Minnesota police department gets new drone

ROCHESTER, Minn. (AP) — A police department in southern Minnesota has acquired a new drone that it hopes to use to track people who wander off because of certain conditions.
The Rochester Police Department acquired the drone to add to their Project Lifesaver initiative, which monitors adults and children who wander due to Alzheimer’s, autism and other related conditions or disorders, the Post Bulletin (http://bit.ly/2rWwhx6) reported.
Clients wear a transmitter that is activated when they wander so police can quickly respond to save their lives or protect them from injury.
The drone can switch out an antenna for the camera, enabling law enforcement to see the direction of a transmitting signal. The drone’s camera has thermal, night vision and day vision capabilities.

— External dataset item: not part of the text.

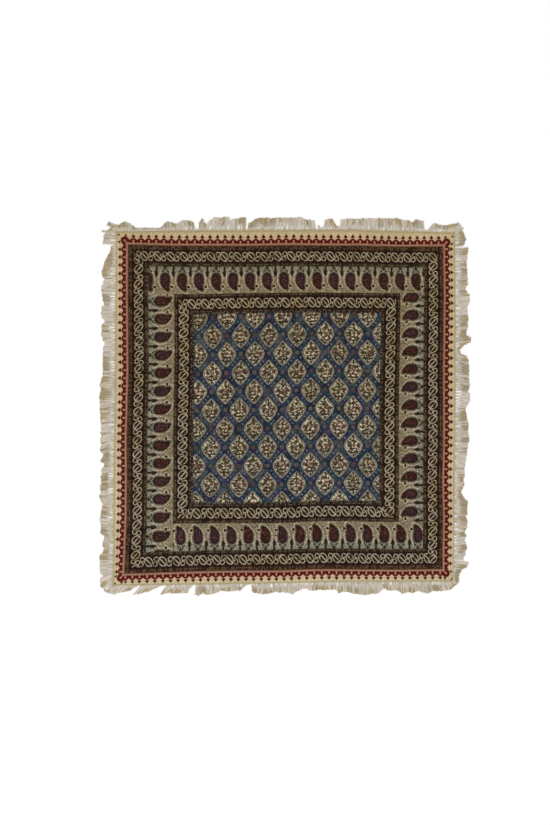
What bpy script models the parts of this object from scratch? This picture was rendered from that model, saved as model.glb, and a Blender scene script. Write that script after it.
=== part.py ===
"""Qalamkar tablecloth: a square of block-printed cotton lying flat, fringed on all four sides.

The cloth with its printed hem is one flat sheet. Each side has its own fringe: a narrow
heading strip along the hem, with locks of soft cotton yarn that lie flat beside it. The locks
bunch into tufts, sweep to one side in places, fan out at the corners and leave the few gaps
of a fringe that has been washed and laid out by hand.

Units are metres and +Z is up. The origin is under the middle of the whole piece, at the
level of the surface that it lies on.
"""

import math
from typing import NamedTuple

import bmesh
import bpy
from mathutils import Vector

MM = 0.001

# Overall size, over the tips of the fringe
WIDTH = 1010.0 * MM
LENGTH = 1026.0 * MM

CLOTH_THICK = 1.2 * MM
SEAM_GAP = 0.3 * MM

HEADING_WIDTH = 4.0 * MM
HEADING_THICK = 1.6 * MM

LOCK_PITCH = 12.4 * MM
LOCK_ROOT_WIDTH = 9.0 * MM
LOCK_KNEE_WIDTH = 8.0 * MM
LOCK_TIP_WIDTH = 6.2 * MM
LOCK_TIP_THICK = 1.2 * MM
TUFT_PITCH = 31.0 * MM
TUFT_GATHER = 0.30

# How far along a lock its bend lies, and how much of its lean it has there
KNEE_PLACE = 0.45
KNEE_LEAN = 0.34

# Tips that would touch are moved apart until they are this clear of each other
TIP_CLEARANCE = 2.4 * MM
SPREAD_ROUNDS = 30

# The ends of a section are a little shorter than its middle, and no two locks are quite equal
SHOULDER_DROP = 0.12
UNEVEN_REACH = 0.035
UNEVEN_STEP = 2.4


class Hem(NamedTuple):
    """One point of the cloth's edge, in millimetres."""

    x: float
    y: float


class Section(NamedTuple):
    """One run of fringe, in millimetres: its stretch of hem, its reach and its sideways lean."""

    start: float
    end: float
    reach: float
    start_lean: float
    end_lean: float


class Side(NamedTuple):
    """One side of the cloth: which way it faces, its edge and the sections of its fringe."""

    name: str
    out: Vector
    along: Vector
    hem: list
    sections: list


# The four corners of the hem: hand-cut, so not quite square
TOP_LEFT = Hem(-454, 470)
TOP_RIGHT = Hem(456, 467)
BOTTOM_RIGHT = Hem(452, -471)
BOTTOM_LEFT = Hem(-462, -482)

TOP = Side(
    name="fringe_top",
    out=Vector((0, 1, 0)),
    along=Vector((1, 0, 0)),
    hem=[
        TOP_LEFT,
        Hem(-283, 472),
        Hem(-175, 473),
        Hem(40, 474),
        Hem(175, 474),
        Hem(310, 470),
        TOP_RIGHT,
    ],
    sections=[
        #       start   end  reach  start_lean  end_lean
        Section(-457, -440,    28,        -24,       -8),
        Section(-435, -410,    25,          6,       -7),
        Section(-406, -334,     8,          0,        0),
        Section(-328, -253,    30,         -9,       -6),
        Section(-232, -222,    35,          2,        2),
        Section(-215, -103,    38,         10,        0),
        Section(-97,    88,    40,          4,       -2),
        Section(106,   137,    35,          7,       -5),
        Section(144,   372,    36,          2,       -5),
        Section(390,   420,    27,         10,        4),
        Section(426,   458,    32,          9,       28),
    ],
)

BOTTOM = Side(
    name="fringe_bottom",
    out=Vector((0, -1, 0)),
    along=Vector((1, 0, 0)),
    hem=[
        BOTTOM_LEFT,
        Hem(-300, -480),
        Hem(-120, -478),
        Hem(100, -473),
        Hem(300, -472),
        BOTTOM_RIGHT,
    ],
    sections=[
        #       start   end  reach  start_lean  end_lean
        Section(-465, -408,    28,        -30,      -24),
        Section(-400, -342,    35,        -20,      -24),
        Section(-320, -252,    30,        -17,       -7),
        Section(-240, -222,    33,         -2,        3),
        Section(-214, -204,    31,         10,       10),
        Section(-188, -112,    23,         -7,        3),
        Section(-92,    30,    29,          3,       -2),
        Section(35,     60,    15,          2,        0),
        Section(64,    140,    23,          0,        1),
        Section(144,   262,    34,          2,        0),
        Section(267,   306,    24,          1,       -3),
        Section(312,   370,    33,          2,        1),
        Section(376,   440,    32,          0,        2),
        Section(444,   456,    17,          4,        9),
    ],
)

LEFT = Side(
    name="fringe_left",
    out=Vector((-1, 0, 0)),
    along=Vector((0, 1, 0)),
    hem=[
        BOTTOM_LEFT,
        Hem(-461, -300),
        Hem(-460, -190),
        Hem(-457, 0),
        Hem(-456, 250),
        TOP_LEFT,
    ],
    sections=[
        #       start   end  reach  start_lean  end_lean
        Section(-484, -464,    40,        -20,       -6),
        Section(-458, -390,    46,         -3,        5),
        Section(-384, -346,    29,          0,        0),
        Section(-342, -162,    41,          4,       -6),
        Section(-155, -134,    41,         -6,      -12),
        Section(-127,   74,    42,         -9,        4),
        Section(79,    166,    37,          1,        0),
        Section(171,   226,    39,          3,       -4),
        Section(232,   276,    41,          3,        0),
        Section(281,   344,    39,          0,        0),
        Section(348,   394,    36,         -2,       -9),
        Section(398,   422,    20,         -9,      -13),
        Section(430,   452,    38,         -1,        3),
        Section(456,   472,    30,          5,       14),
    ],
)

RIGHT = Side(
    name="fringe_right",
    out=Vector((1, 0, 0)),
    along=Vector((0, 1, 0)),
    hem=[
        BOTTOM_RIGHT,
        Hem(454, -350),
        Hem(456, -150),
        Hem(458, 60),
        Hem(458, 250),
        TOP_RIGHT,
    ],
    sections=[
        #       start   end  reach  start_lean  end_lean
        Section(-469, -446,    15,         -9,        0),
        Section(-440, -420,    38,         -3,       -5),
        Section(-414, -398,    27,          0,        0),
        Section(-393, -340,    36,          2,        0),
        Section(-335, -296,    38,          1,       -2),
        Section(-291, -256,    39,         -3,       -7),
        Section(-250, -216,    21,          2,       -3),
        Section(-211, -156,    31,          4,        0),
        Section(-152,  -10,    38,          0,        2),
        Section(-6,    142,    39,          2,      -13),
        Section(153,   186,    49,         12,        1),
        Section(191,   212,    31,         -2,        0),
        Section(217,   256,    37,          2,        0),
        Section(261,   306,    40,          1,       -1),
        Section(310,   321,    28,          0,        0),
        Section(325,   426,    35,          0,        2),
        Section(431,   468,    33,          7,       26),
    ],
)

SIDES = [TOP, RIGHT, BOTTOM, LEFT]

PRINTED_COTTON = (0.18, 0.11, 0.07, 1.0)
FRINGE_YARN = (0.66, 0.56, 0.40, 1.0)


class Lock(NamedTuple):
    """One lock of yarn, in metres: where it starts, how far it reaches and how much it leans."""

    root: float
    reach: float
    lean: float


def clear_scene():
    """Remove the objects that the scene opens with."""
    for thing in list(bpy.data.objects):
        bpy.data.objects.remove(thing)


def fabric(name, colour, roughness):
    """Return a matt cloth material."""
    material = bpy.data.materials.new(name)
    material.use_nodes = True
    shader = material.node_tree.nodes["Principled BSDF"]
    shader.inputs["Base Color"].default_value = colour
    shader.inputs["Roughness"].default_value = roughness
    shader.inputs["Metallic"].default_value = 0.0
    return material


def finish(name, shape, material):
    """Turn a bmesh into a named object with its faces pointing out."""
    bmesh.ops.recalc_face_normals(shape, faces=shape.faces)
    mesh = bpy.data.meshes.new(name)
    shape.to_mesh(mesh)
    shape.free()
    mesh.materials.append(material)
    piece = bpy.data.objects.new(name, mesh)
    bpy.context.scene.collection.objects.link(piece)
    return piece


def thick_sheet(shape, outline, thickness):
    """Fill a flat outline at the surface's level and raise it to its thickness."""
    bottom = shape.faces.new([shape.verts.new(point) for point in outline])
    raised = bmesh.ops.extrude_face_region(shape, geom=[bottom], use_keep_orig=True)
    top_verts = [part for part in raised["geom"] if isinstance(part, bmesh.types.BMVert)]
    bmesh.ops.translate(shape, verts=top_verts, vec=(0, 0, thickness))


def hem_line(side):
    """Return the side's edge as pairs of place along it and distance out, in metres."""
    points = [Vector((point.x, point.y, 0)) * MM for point in side.hem]
    return [(point.dot(side.along), point.dot(side.out)) for point in points]


def hem_distance(line, place):
    """Return how far out the edge lies at a place, straight between its points."""
    for (start, near), (end, far) in zip(line, line[1:]):
        if place <= end:
            break
    share = (place - start) / (end - start)
    return near + share * (far - near)


def locks_of(section, first):
    """Place the locks of one section, bunched into tufts; first counts the locks before it."""
    start = section.start * MM
    length = section.end * MM - start
    count = max(1, round(length / LOCK_PITCH))
    tuft = length / max(1, round(length / TUFT_PITCH))
    locks = []
    for index in range(count):
        share = (index + 0.5) / count
        root = start + share * length
        tuft_middle = start + (math.floor(share * length / tuft) + 0.5) * tuft
        off_middle = 2 * share - 1
        uneven = UNEVEN_REACH * math.sin(UNEVEN_STEP * (first + index))
        fullness = 1 - SHOULDER_DROP * off_middle ** 4 + uneven
        sweep = section.start_lean + share * (section.end_lean - section.start_lean)
        lean = fullness * sweep * MM + TUFT_GATHER * (tuft_middle - root)
        locks.append(Lock(root, fullness * section.reach * MM, lean))
    return locks


def spread_tips(locks):
    """Return the locks with their tips moved apart wherever two of them would touch."""
    tips = [lock.root + lock.lean for lock in locks]
    apart = LOCK_TIP_WIDTH + TIP_CLEARANCE
    for _ in range(SPREAD_ROUNDS):
        for index in range(len(tips) - 1):
            overlap = apart - (tips[index + 1] - tips[index])
            if overlap > 0:
                tips[index] -= overlap / 2
                tips[index + 1] += overlap / 2
    return [Lock(lock.root, lock.reach, tip - lock.root) for lock, tip in zip(locks, tips)]


def locks_of_side(side):
    """Place every lock of one side, in order along it."""
    locks = []
    for section in side.sections:
        locks.extend(locks_of(section, first=len(locks)))
    return spread_tips(locks)


def heading_outline(side, line, locks):
    """Return the heading's outline and the corners in it where each lock is rooted.

    The inner wall runs beside the hem and the outer wall carries the roots. Both ends are
    mitred, a seam gap short of the corner's diagonal, so that two headings meet there.
    """
    outer = SEAM_GAP + HEADING_WIDTH

    def at(place, distance):
        return side.along * place + side.out * distance

    def mitred(index, distance):
        place, edge = line[index]
        outwards = distance - SEAM_GAP
        return at(place + (outwards if index else -outwards), edge + distance)

    inner_wall = [mitred(0, SEAM_GAP)]
    inner_wall += [at(place, edge + SEAM_GAP) for place, edge in line[1:-1]]
    inner_wall.append(mitred(-1, SEAM_GAP))

    outer_wall = [mitred(-1, outer)]
    roots = []
    for lock in reversed(locks):
        roots.append(len(inner_wall) + len(outer_wall))
        for place in (lock.root + LOCK_ROOT_WIDTH / 2, lock.root - LOCK_ROOT_WIDTH / 2):
            outer_wall.append(at(place, hem_distance(line, place) + outer))
    outer_wall.append(mitred(0, outer))
    return inner_wall + outer_wall, list(reversed(roots))


def outer_face(shape, corner):
    """Return the upright face of the heading between one outline corner and the next."""
    edge = shape.edges.get((shape.verts[corner], shape.verts[corner + 1]))
    return min(edge.link_faces, key=lambda face: abs(face.normal.z))


def grow(shape, face, side, place, distance, width, thickness):
    """Extrude one end face of a lock to its next cross-section and return the new end face."""
    middle = face.calc_center_median().dot(side.along)
    grown = bmesh.ops.extrude_discrete_faces(shape, faces=[face])["faces"][0]
    for vert in grown.verts:
        sideways = math.copysign(width / 2, vert.co.dot(side.along) - middle)
        height = thickness if vert.co.z > HEADING_THICK / 2 else 0.0
        vert.co = side.along * (place + sideways) + side.out * distance
        vert.co.z = height
    return grown


def make_fringe(side, material):
    """Make one side's fringe: its heading strip with the locks grown out of it."""
    line = hem_line(side)
    locks = locks_of_side(side)
    outline, roots = heading_outline(side, line, locks)
    farthest = (LENGTH if side.out.y else WIDTH) / 2

    shape = bmesh.new()
    thick_sheet(shape, outline, HEADING_THICK)
    shape.verts.ensure_lookup_table()
    shape.normal_update()
    walls = [outer_face(shape, corner) for corner in roots]
    for lock, wall in zip(locks, walls):
        edge = hem_distance(line, lock.root)
        tip = min(edge + lock.reach, farthest)
        outer_wall = edge + SEAM_GAP + HEADING_WIDTH
        knee = outer_wall + KNEE_PLACE * (tip - outer_wall)
        knee_at = lock.root + KNEE_LEAN * lock.lean
        end = grow(shape, wall, side, knee_at, knee, LOCK_KNEE_WIDTH, HEADING_THICK)
        grow(shape, end, side, lock.root + lock.lean, tip, LOCK_TIP_WIDTH, LOCK_TIP_THICK)
    return finish(side.name, shape, material)


def make_cloth(material):
    """Make the cloth with its hem: one flat sheet with the hand-cut outline."""
    outline = TOP.hem[:-1] + RIGHT.hem[:0:-1] + BOTTOM.hem[:0:-1] + LEFT.hem[:-1]
    shape = bmesh.new()
    thick_sheet(shape, [Vector((point.x, point.y, 0)) * MM for point in outline], CLOTH_THICK)
    return finish("cloth", shape, material)


def main():
    """Build the tablecloth."""
    clear_scene()
    make_cloth(fabric("printed_cotton", PRINTED_COTTON, 0.9))
    yarn = fabric("fringe_yarn", FRINGE_YARN, 0.85)
    for side in SIDES:
        make_fringe(side, yarn)


main()
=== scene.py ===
"""The look of a fringed qalamkar tablecloth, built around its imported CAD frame.

The cloth is one thin sheet of hand block-printed cotton. Its print is drawn in shader nodes, one
finish for each kind of block, on a map that follows the printed rows. The fringe is yarn.
"""

import logging
import math
import random
from dataclasses import dataclass
from enum import Enum
from typing import Iterable, Optional, Sequence, Union

import bmesh
import bpy
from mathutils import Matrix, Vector


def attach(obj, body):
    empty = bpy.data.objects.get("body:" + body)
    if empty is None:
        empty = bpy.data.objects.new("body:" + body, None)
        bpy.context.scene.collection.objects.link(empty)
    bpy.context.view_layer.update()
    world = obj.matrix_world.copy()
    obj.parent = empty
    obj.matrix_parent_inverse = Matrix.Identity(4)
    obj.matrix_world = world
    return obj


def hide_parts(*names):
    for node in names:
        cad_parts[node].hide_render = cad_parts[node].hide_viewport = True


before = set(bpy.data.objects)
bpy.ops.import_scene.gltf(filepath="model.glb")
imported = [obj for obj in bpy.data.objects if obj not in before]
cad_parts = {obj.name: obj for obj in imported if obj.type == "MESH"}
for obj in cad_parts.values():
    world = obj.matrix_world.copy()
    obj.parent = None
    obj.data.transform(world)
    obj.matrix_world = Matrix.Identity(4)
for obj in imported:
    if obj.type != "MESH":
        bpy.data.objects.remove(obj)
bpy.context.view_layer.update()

LOG = logging.getLogger("tablecloth")
MM = 0.001
COTTON_SHEEN = {
    "Roughness": 0.92, "Specular IOR Level": 0.08, "Sheen Weight": 0.03, "Sheen Roughness": 0.6,
}
YARN_SHEEN = {
    "Roughness": 0.95, "Specular IOR Level": 0.12, "Sheen Weight": 0.25, "Sheen Roughness": 0.5,
}
FLOOR_SHEEN = {"Roughness": 0.9, "Specular IOR Level": 0.1}

Knots = tuple[tuple[float, float], ...]
Strand = list[tuple[Vector, float]]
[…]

Officer Rey Caban said there have been several cases where he requested aviation support, but a helicopter wasn’t available. So he came up with the idea of using a drone instead.
“Not having availability, I can understand the frustration it can cause, so I’m excited we can actually deploy someone in a short period of time,” he said.
The drone and special training for four officers cost about $68,000. The officers are licensed pilots who follow Federal Aviation Administration regulations because they’re operating the drone for a public agency.
The drone was made by international aerospace company Lockheed Martin. Its carbon fiber body is very strong and durable, Caban said. The drone can fly for nearly an hour, while most other drones can only fly about 20 minutes, he said.
Caban said the drone has the potential to take away the stress from entering a situation with little information.
“I’m excited to have this,” Caban said, “to potentially save a life — and not just to save the life of someone in immediate danger, but to save officers from confronting an unknown.”